Saturday, October 27, 2012

Clothing as Language, Memorial, and Status



            In “Clothing as Language: An Object Lesson in the Study of the Expressive Properties of Material Culture,” Grant McCracken discussed the various ways in which clothing functions as an expressive medium. His discussion included many aspects which I felt could be applied to Emma’s corset and several of the other objects in class. First, he explained the cultural categories that costumes have displayed within certain cultures throughout history. He used the traditional costumes of the Moravians to prove his argument that through clothing, individuals could be placed into cultural categories, including rank, sex, marital status, and occupation. The style of corset Emma wore during her 1885 wedding certainly placed her into several categories; it allowed me to identify her as an upper class female—two distinctive cultural categories.
            Another point of McCracken’s discussion focused on the expressive character of clothing. That is, that an individual can express themselves through what they wear. When reading this, I wondered if McCracken would consider body shape to be an expression of something—whether choosing to contour one’s body by wearing a corset, or, more radical at many points in history, choosing not to. This thought echoed in my mind as I read McCracken’s section about fashion, specifically conformation to fashion versus the initiation of change. During Clare’s lecture, she noted that women began to abandon the corset in their daily lives after the third bustle period, which was thought to be the most uncomfortable form of corset in history. After conforming to society’s expectations, women began to initiate change and abandon the corset. Various points in his article apply to the analysis of our objects.

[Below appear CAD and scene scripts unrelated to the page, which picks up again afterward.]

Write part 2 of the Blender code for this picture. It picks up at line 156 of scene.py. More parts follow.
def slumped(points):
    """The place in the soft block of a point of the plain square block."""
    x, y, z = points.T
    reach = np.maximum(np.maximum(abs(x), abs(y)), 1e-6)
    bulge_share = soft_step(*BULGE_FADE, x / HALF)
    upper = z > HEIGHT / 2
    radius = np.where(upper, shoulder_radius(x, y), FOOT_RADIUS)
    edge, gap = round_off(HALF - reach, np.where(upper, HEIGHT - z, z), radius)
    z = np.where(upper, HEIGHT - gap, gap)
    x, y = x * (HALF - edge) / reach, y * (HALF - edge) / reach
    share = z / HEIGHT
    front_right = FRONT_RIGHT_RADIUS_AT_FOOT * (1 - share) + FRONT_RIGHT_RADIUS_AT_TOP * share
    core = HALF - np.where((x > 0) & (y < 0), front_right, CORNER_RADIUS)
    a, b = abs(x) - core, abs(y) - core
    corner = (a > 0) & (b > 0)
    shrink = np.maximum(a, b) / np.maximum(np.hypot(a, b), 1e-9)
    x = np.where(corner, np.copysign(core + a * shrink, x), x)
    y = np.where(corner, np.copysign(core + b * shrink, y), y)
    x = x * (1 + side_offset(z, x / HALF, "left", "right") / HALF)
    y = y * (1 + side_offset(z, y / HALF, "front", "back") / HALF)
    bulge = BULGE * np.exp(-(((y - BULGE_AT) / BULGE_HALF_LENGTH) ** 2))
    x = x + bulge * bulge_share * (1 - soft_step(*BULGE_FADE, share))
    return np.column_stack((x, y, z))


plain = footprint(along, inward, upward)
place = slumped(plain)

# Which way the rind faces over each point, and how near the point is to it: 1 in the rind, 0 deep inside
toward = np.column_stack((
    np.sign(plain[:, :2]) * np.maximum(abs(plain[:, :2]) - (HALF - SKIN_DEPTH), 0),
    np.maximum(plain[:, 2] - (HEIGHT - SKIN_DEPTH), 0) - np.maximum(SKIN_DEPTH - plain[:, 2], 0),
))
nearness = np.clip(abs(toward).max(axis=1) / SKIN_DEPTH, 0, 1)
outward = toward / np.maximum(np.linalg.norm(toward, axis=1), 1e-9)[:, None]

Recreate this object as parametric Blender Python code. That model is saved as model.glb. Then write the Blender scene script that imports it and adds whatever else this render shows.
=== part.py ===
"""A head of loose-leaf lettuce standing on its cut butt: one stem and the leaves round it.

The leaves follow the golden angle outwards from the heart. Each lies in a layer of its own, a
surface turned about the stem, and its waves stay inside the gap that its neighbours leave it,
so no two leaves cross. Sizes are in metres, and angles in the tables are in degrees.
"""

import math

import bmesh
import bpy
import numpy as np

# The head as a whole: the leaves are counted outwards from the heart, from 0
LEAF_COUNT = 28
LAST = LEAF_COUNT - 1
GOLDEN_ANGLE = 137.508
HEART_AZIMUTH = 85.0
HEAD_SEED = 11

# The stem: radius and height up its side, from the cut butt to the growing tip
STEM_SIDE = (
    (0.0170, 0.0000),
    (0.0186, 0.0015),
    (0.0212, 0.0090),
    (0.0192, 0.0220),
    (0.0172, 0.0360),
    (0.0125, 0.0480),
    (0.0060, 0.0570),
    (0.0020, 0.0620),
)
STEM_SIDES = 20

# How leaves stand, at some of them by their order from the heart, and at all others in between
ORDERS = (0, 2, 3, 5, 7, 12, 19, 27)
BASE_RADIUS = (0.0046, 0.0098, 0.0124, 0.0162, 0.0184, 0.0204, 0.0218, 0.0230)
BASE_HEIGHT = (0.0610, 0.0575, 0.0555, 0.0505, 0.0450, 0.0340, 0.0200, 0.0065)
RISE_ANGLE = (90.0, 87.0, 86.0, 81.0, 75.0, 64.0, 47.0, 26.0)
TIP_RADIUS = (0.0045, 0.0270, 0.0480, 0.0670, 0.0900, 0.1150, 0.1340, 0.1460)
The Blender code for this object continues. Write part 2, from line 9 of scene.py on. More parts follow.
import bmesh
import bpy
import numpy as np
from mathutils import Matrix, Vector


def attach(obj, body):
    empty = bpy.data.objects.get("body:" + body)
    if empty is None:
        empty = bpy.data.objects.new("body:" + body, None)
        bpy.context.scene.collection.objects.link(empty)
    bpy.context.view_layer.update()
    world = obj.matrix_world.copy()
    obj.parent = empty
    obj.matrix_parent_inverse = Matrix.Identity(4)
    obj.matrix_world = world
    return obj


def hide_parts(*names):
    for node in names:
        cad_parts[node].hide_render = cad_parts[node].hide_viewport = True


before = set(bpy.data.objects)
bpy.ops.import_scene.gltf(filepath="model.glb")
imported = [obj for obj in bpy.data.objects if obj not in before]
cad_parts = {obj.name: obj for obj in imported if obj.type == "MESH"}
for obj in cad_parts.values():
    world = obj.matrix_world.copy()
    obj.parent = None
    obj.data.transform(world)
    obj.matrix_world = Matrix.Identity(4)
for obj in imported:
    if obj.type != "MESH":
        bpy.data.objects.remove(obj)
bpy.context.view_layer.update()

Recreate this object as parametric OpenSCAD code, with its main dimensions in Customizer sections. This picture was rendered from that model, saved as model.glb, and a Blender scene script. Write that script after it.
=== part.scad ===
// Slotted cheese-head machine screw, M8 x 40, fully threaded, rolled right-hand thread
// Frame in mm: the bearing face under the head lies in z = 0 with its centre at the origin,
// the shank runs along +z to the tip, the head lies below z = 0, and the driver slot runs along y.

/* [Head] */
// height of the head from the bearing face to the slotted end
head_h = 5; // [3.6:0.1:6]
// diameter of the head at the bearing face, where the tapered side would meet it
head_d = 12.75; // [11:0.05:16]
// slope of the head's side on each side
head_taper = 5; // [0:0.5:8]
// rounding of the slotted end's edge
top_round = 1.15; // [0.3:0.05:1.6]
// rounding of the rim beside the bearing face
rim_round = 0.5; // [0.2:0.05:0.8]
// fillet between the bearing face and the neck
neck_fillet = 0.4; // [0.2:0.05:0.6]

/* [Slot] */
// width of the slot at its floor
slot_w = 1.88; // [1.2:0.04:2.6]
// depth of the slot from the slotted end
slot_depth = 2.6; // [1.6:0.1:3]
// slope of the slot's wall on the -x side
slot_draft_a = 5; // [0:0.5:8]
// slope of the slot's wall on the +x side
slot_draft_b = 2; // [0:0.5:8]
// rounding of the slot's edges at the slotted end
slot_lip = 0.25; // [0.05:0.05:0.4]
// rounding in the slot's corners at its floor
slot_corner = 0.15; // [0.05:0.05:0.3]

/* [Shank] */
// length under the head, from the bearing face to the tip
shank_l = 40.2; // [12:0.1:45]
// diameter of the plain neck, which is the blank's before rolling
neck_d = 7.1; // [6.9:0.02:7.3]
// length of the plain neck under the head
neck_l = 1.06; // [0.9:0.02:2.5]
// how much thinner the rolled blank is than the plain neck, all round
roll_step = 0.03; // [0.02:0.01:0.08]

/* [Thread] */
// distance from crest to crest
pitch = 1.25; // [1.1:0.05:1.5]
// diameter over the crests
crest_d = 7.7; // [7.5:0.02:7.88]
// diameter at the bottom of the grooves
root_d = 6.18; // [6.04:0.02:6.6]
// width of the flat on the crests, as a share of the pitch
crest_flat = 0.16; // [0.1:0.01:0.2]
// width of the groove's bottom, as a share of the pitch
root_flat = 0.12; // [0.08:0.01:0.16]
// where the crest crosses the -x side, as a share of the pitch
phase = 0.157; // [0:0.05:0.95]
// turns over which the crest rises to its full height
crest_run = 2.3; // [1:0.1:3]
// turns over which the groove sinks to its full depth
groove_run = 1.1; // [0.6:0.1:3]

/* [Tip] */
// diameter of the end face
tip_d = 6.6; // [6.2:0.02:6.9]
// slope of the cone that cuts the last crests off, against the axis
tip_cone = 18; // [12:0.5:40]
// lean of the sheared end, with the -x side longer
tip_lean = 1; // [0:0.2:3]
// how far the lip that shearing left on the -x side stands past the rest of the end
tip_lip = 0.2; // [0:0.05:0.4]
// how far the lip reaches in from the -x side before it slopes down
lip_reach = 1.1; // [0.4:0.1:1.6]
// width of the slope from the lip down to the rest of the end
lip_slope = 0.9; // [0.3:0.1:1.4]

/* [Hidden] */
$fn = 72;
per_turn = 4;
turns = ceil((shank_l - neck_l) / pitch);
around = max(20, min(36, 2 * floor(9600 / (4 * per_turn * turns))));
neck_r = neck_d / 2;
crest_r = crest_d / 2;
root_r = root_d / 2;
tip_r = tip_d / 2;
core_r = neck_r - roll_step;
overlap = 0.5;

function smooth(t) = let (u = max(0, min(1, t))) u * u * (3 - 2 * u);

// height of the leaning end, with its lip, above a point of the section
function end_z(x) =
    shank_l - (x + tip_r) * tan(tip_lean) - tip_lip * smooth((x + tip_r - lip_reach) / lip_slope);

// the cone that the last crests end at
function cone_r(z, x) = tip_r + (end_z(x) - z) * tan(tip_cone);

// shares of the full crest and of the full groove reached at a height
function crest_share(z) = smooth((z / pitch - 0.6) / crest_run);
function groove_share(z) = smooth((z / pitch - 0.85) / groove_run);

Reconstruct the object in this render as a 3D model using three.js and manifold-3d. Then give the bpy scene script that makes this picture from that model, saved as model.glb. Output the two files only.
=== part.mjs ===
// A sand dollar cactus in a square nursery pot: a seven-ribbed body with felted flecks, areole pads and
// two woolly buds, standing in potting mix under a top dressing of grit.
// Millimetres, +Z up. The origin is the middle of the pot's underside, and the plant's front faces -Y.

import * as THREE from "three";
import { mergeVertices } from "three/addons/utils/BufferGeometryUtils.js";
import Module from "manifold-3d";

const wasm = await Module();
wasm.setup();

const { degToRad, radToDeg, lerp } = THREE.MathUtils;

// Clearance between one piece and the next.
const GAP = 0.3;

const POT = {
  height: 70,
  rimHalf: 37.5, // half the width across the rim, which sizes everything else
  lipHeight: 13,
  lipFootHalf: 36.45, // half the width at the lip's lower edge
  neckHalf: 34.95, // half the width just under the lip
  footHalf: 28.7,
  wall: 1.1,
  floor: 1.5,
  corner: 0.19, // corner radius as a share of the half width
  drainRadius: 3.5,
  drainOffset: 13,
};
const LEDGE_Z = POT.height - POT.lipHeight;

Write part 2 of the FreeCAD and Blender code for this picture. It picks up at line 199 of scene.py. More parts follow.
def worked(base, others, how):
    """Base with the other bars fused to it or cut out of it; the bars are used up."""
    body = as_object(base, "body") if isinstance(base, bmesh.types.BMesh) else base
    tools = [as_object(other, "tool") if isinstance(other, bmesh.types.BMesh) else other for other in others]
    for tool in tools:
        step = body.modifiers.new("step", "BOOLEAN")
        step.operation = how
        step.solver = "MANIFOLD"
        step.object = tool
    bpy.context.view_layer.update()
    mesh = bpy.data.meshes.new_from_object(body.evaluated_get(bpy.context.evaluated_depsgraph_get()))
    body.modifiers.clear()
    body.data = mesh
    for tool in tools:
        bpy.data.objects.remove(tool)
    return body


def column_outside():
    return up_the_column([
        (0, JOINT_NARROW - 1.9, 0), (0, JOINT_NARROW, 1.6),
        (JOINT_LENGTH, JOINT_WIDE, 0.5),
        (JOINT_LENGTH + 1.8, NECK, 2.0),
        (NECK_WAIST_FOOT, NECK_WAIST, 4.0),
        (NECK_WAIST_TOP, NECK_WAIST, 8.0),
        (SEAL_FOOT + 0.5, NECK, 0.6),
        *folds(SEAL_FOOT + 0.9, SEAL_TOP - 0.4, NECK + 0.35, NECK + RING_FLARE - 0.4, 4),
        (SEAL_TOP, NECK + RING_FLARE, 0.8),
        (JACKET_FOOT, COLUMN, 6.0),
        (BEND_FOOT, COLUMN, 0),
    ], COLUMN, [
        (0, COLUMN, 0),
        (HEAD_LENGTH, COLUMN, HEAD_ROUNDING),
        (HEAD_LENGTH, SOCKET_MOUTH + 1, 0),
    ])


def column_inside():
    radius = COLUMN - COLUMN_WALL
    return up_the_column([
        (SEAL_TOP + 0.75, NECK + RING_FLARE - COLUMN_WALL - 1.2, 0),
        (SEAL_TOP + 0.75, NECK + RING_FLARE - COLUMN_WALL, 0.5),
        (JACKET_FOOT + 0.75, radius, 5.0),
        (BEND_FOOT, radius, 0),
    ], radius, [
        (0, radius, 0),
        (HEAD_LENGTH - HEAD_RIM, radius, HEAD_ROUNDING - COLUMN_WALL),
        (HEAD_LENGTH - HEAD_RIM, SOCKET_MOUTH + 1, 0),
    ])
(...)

            Peter Stallybrass also makes an important argument about the significance of clothing in his article “Marx’s Coat.” He discussed the idea of a fetish, and noted that the concept became demonized when it became evident that history, memory, and desire might be materialized through objects that are touched. I found Stallybrass’s discussion of Marx’s coat and how his status changed—what he wrote, where he went—depending on whether or not he was wearing his overcoat extremely interesting. I found the description of the pawnshop market fascinating, especially when Stallybrass noted that while the Marx’s were driven to participate in this pawn trade, they still employed a servant. Stallybrass noted fustian, a fabric that became a “material memorial,” essentially an embodiment of class politics that came before the actual language of class politics in England. Did this fabric mean the same thing in America? Would the owners of our objects acknowledge the inferiority of fustian? Stallybrass’s conclusion, “Things were the materials—the clothes, the bedding, the furniture—from which one constructed a life; they were the supplements the undoing of which was the annihilation of the self,” stood out to me as defining the significance of this exhibit, and the importance of the study of material culture in general.